The solution: Communicate only what is necessary to get the point across – and eave your personal sentiments or feelings out of it. Try to be accommodative of the other’s viewpoint, and in case you still need to work it out, do it one to one, to avoid making a spectacle of the other person’s beliefs.[6]

Gender Barrier

Finally, it’s about Men from Mars and Women from Venus. Sometimes, men don’t understand women and women don’t get men – and this gender gap throws barriers in communication. Women tend to take conflict to their graves, literally, while men can move on instantly. Women rely on intuition, men on logic – so inherently, gender becomes a big block in successful communication.[7]

The problem: A male boss may inadvertently rub his female subordinates the wrong way with anti-feminism innuendoes, or even have problems with women taking too many family leaves. Similarly, women sometimes let their emotions get the better of them, something a male audience can’t relate to.
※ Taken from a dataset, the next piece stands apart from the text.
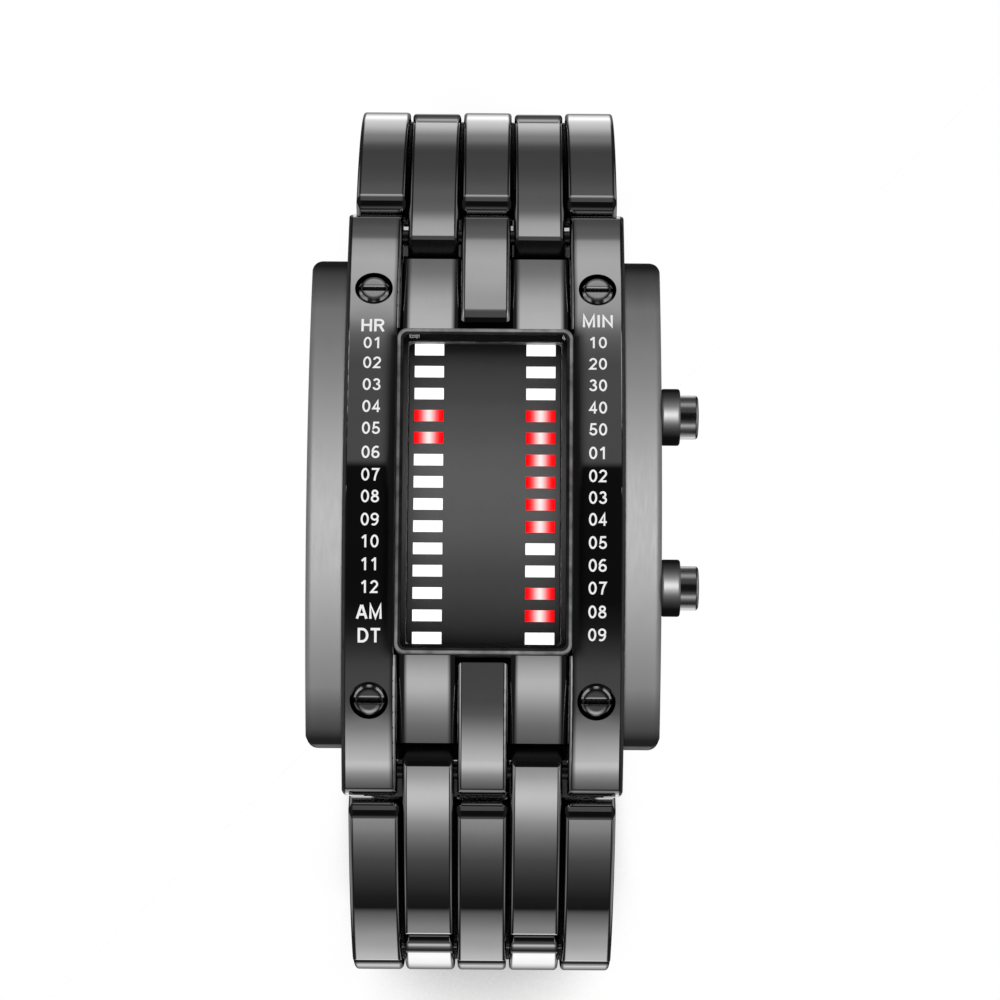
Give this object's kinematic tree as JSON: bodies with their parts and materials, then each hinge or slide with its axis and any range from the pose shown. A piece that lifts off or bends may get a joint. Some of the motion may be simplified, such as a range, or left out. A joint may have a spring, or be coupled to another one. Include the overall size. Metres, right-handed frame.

The solution: Talk to people like people – don’t think or classify them into genders and then talk accordingly. Don’t make comments or innuendos that are gender biased – you don’t have to come across as an MCP or as a bra-burning feminist either. Keep gender out of it.

And remember, the key to successful communication is simply being open, making eye contact and smiling intermittently. The battle is usually half won when you say what you mean in simple, straightforward words and keep your emotions out of it.